Two North Shore-LIJ Health System facilities have been selected to participate in a leadership and training program designed to improve its nurses’ patient care abilities and identify cost-cutting strategies, health system officials announced on Friday.

North Shore University Hospital in Manhasset and LIJ Medical Center in New Hyde Park were among the seven New York-area hospitals chosen for the preliminary rollout of the American Association of Critical-Care Nurses Clinical Scene Investigator Academy, the only nursing excellence and leadership skill-building program providing hospitals with educational programming and grant funds to support the projects, according to a news release from the health system.

“As we transform health care, it is vitally important that we engage the frontline, direct-care staff in taking a leadership role in improving the quality outcomes, the patient experience and bending the cost curve,” said Maureen T. White, senior vice president and chief nurse executive of the North Shore-LIJ Health System. “The ACCN-CSI initiative will foster the collaboration and sharing of best practices that will lead to new innovation in care delivery.”

As part of the program, teams of up to four nurses from each New York hospital will work with Clinical Scene Academy faculty, an internal mentor and a chief nursing officer for the next 16 months to help identify patient-care responsibility issues and develop projects resulting in improved patient care and efficient spending, according to the release.

During the program’s three-year first phase, the American Association of Critical-Care Nurses will invest $1.25 million to fund the implementation of programs at partnered hospitals, according to the release. In addition, each participating hospital will receive a $10,000 grant in support of program administration.
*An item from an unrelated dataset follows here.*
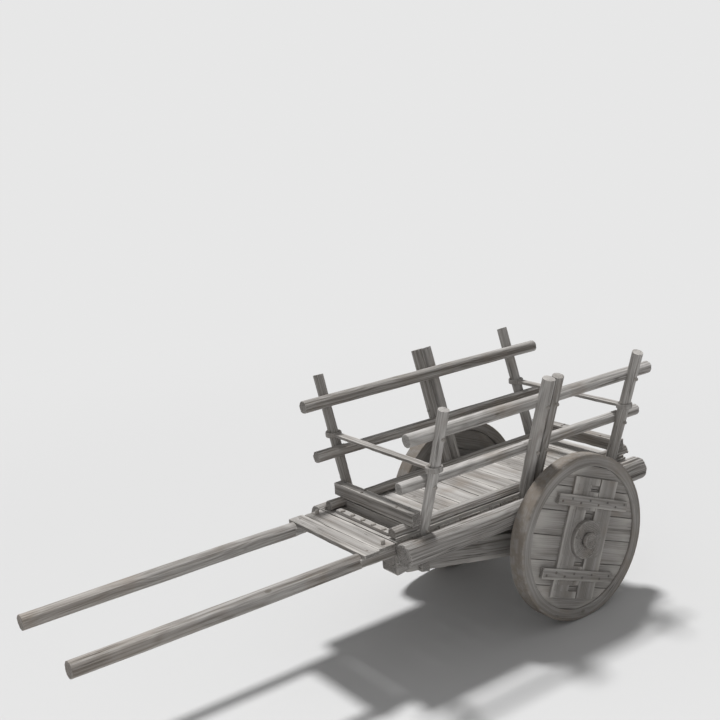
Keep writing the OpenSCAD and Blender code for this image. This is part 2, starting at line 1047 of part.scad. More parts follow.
module rail_pins() {
  placed()
    color(wood_dark) {
      rail_pin();
      right_side()
        rail_pin();
    }
}

module stake_pegs_left() {
  placed()
    stake_pegs();
}

module stake_pegs_right() {
  placed()
    right_side()
      stake_pegs();
}

// Puts the left wheel's pieces on the axle, turned as the wheel stands
module on_axle() {
  translate([0, 0, axle_z])
    rotate([0, -wheel_turn, 0])
      children();
}

// A disc square to the axle between two planes
module disc_y(y0, y1, r) {
  translate([0, y0, 0])
    rotate([-90, 0, 0])
      cylinder(h = y1 - y0, r = r);
}

// Every nail of the battens; extra widens the shanks into holes
module batten_nail_set(extra = 0) {
  for (side = [-1, 1])
    for (k = [0:batten_nails - 1])
      translate([-batten_length / 2 + batten_nail_edge + k * batten_nail_step, 0,
          side * batten_offset + (k % 2 == 0 ? 9 : -9)])
        rotate([-90, 0, 0]) {
          translate([0, 0, batten_out - nail_length - extra])
            cylinder(h = nail_length + extra + 0.5, r = nail_r + extra);
          if (extra == 0) {
            translate([0, 0, batten_out + tiny])
              cylinder(h = nail_head_h / 2, r = nail_head_r);
            translate([0, 0, batten_out + tiny + nail_head_h / 2])
              cylinder(h = nail_head_h / 2, r1 = nail_head_r, r2 = nail_head_r * 0.6);
          }
        }
}

// Broad wooden ring of the wheel
module wheel_rim() {
  color(wood)
    difference() {
      union() {
        disc_y(wheel_in + 4, wheel_out - 4, wheel_r);
        translate([0, wheel_out - 4, 0])
          rotate([-90, 0, 0])
            cylinder(h = 4, r1 = wheel_r, r2 = wheel_r - 4);
        translate([0, wheel_in, 0])
          rotate([-90, 0, 0])
            cylinder(h = 4, r1 = wheel_r - 4, r2 = wheel_r);
      }
      disc_y(wheel_in - 1, wheel_out + 1, rim_bore_r);
    }
}

// Parallel planks that fill the ring
module wheel_planks() {
  color(wood)
    difference() {
      intersection() {
        disc_y(plank_in, plank_out, rim_bore_r - fit_gap);
        for (k = [-3:2])
          translate([-wheel_r, plank_in - 1, k == -3 ? -wheel_r : k * plank_pitch + plank_gap / 2])
            cube([
              wheel_diameter,
              plank_thickness + 2,
              k == -3 ? wheel_r - 2 * plank_pitch - plank_gap / 2
                : k == 2 ? wheel_r - 2 * plank_pitch
                : plank_pitch - plank_gap
            ]);
      }
      disc_y(plank_in - 1, plank_out + 1, nave_core_r + fit_gap);
    }
}

// A straight cut through the wheel's boards, w wide, from z0 to z1 on either side of the axle
module board_cut(x, w, z0, z1) {
  for (s = [-1, 1])
    translate([x - w / 2, plank_out - 1, s > 0 ? z0 : -z1])
      cube([w, wheel_board_thickness + 2, z1 - z0]);
}

// Two boards across the planks, with four windows and a slit at each end
module wheel_boards() {
  color(wood_light)
    difference() {
      translate([-wheel_board_half, plank_out, -wheel_board_length / 2])
        cube([2 * wheel_board_half, wheel_board_thickness, wheel_board_length]);
      board_cut(-board_joint_offset, board_joint, -1, wheel_board_length);
      board_cut(-board_joint_offset, board_slit, window_far - 1, wheel_board_length);
      board_cut(0, window_width, window_far - window_height, window_far);
      board_cut(0, window_width, 0, window_near);
      disc_y(plank_out - 1, board_out + 1, nave_r + 0.5);
      batten_nail_set(peg_gap);
    }
}

// Two battens notched down over the boards
module wheel_battens() {
  color(wood_dark)
    difference() {
      for (s = [-1, 1])
        translate([-batten_length / 2, plank_out, s * batten_offset - batten_height / 2])
          cube([batten_length, wheel_board_thickness + batten_thickness, batten_height]);
      translate([-wheel_board_half - fit_gap, plank_out - 1, -wheel_r])
        cube([2 * wheel_board_half + 2 * fit_gap, wheel_board_thickness + 1, wheel_diameter]);
      batten_nail_set(peg_gap);
    }
}

module wheel_nails() {
  color(iron)
    batten_nail_set();
}

// Turned nave: flange outside, core through the planks
module wheel_nave() {
  core_in = wheel_in;
  color(wood_dark)
    rotate([-90, 0, 0])
      difference() {
        union() {
          translate([0, 0, core_in])
            cylinder(h = plank_out - core_in + 1, r = nave_core_r);
          translate([0, 0, plank_out])
            cylinder(h = nave_out - plank_out - 8, r = nave_r);
          translate([0, 0, nave_out - 8])
            cylinder(h = 8, r1 = nave_r, r2 = nave_r - 8);
        }
        translate([0, 0, core_in - 1])
          cylinder(h = nave_out - core_in + 2, r = arm_r + running_gap);
      }
}

module wheel_left_rim() {
  placed()
    on_axle()
      wheel_rim();
}

module wheel_left_planks() {
  placed()
    on_axle()
      wheel_planks();
}

module wheel_left_boards() {
  placed()
    on_axle()
      wheel_boards();
}

module wheel_left_battens() {
  placed()
    on_axle()
      wheel_battens();
}

module wheel_left_nails() {
  placed()
    on_axle()
      wheel_nails();
}

module wheel_left_nave() {
  placed()
    on_axle()
      wheel_nave();
}

module wheel_right_rim() {
  placed()
    right_side()
      on_axle()
        wheel_rim();
}

module wheel_right_planks() {
  placed()
    right_side()
      on_axle()
        wheel_planks();
}

module wheel_right_boards() {
  placed()
    right_side()
      on_axle()
        wheel_boards();
}

module wheel_right_battens() {
  placed()
    right_side()
      on_axle()
        wheel_battens();
}

module wheel_right_nails() {
  placed()
    right_side()
      on_axle()
        wheel_nails();
}

module wheel_right_nave() {
  placed()
    right_side()
      on_axle()
        wheel_nave();
}

shaft_left();
shaft_right();
footboard_front();
footboard_rear();
footboard_pegs();
footboard_nails();
ledger_strip();
ledger_pegs();
threshold_board();
end_block_front();
end_block_rear();
end_block_nails();
deck_boards();
side_lath_left();
side_lath_right();
sill_pole_left();
sill_pole_right();
sill_pins();
side_log_left();
side_log_right();
front_block_left();
front_block_right();
bearer_left();
bearer_right();
bearer_tie();
axle_bolster();
axle();
axle_cap_left();
axle_cap_right();
stake_front_left();
stake_front_right();
stake_mid_front_left();
stake_mid_front_right();
stake_mid_rear_left();
stake_mid_rear_right();
stake_rear_left();
stake_rear_right();
rail_upper_left();
rail_upper_right();
rail_lower_left();
rail_lower_right();
tie_bar_front();
tie_bar_rear();
tie_bar_pins();
rail_pins();
stake_pegs_left();
stake_pegs_right();
wheel_left_rim();
wheel_left_planks();
wheel_left_boards();
wheel_left_battens();
wheel_left_nails();
wheel_left_nave();
wheel_right_rim();
wheel_right_planks();
wheel_right_boards();
wheel_right_battens();
wheel_right_nails();
wheel_right_nave();
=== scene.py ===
import json
import bmesh
import bpy
import numpy as np
from math import ceil, cos, pi, radians, sin, sqrt, tan
from mathutils import Matrix, Quaternion, Vector

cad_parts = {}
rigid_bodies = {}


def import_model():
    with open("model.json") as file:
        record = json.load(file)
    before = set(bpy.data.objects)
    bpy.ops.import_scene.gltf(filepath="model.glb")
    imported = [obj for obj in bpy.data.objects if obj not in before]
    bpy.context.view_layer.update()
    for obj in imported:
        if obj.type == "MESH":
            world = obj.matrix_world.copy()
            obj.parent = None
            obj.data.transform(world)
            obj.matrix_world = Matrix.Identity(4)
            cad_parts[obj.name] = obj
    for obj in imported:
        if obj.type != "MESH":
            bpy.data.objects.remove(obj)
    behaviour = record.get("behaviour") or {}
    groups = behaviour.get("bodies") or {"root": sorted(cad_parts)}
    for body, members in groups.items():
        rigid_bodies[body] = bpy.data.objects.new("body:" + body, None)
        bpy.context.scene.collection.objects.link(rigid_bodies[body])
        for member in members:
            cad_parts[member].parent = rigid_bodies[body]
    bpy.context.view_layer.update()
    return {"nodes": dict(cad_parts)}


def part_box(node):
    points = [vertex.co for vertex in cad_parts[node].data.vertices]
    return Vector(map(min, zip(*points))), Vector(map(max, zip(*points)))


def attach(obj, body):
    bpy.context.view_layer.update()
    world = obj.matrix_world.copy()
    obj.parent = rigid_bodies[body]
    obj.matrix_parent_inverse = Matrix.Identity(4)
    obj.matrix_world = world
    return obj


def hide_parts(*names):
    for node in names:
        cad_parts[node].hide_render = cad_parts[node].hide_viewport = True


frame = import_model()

scene = bpy.context.scene
scene.view_settings.view_transform = "Standard"
print("frame loaded:", len(frame["nodes"]), "nodes")

axleX, axleZ = -1.0425, 0.45      # the wheels' axis
lean = radians(18.1)              # of the stakes
stakeOut = Vector((0, cos(lean), -sin(lean)))    # square to a stake on the left
sides = {"left": 1, "right": -1}


# help with node trees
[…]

Health system officials said the project reflects the Viejo, Calif.-based American Association of Critical-Care Nurses’ response to the Institute of Medicine’s recent “Future of Nurses” report, which documented the increased significance nurses play in the transformation of health care. 

The academy’s New York teams join those already in place in the 42 hospitals from Indiana, Massachusetts, North Carolina, Pennsylvania and Texas that are working on projects preventing ventilator-associated pneumonia, catheter-associated urinary tract infections, pressure ulcers, falls, delirium, unplanned extubation and improving communication and teamwork, according to the release.

The teams will present their project results to regional health care officials in November, and the American Association of Critical-Care Nurses will later post the results to its Web site.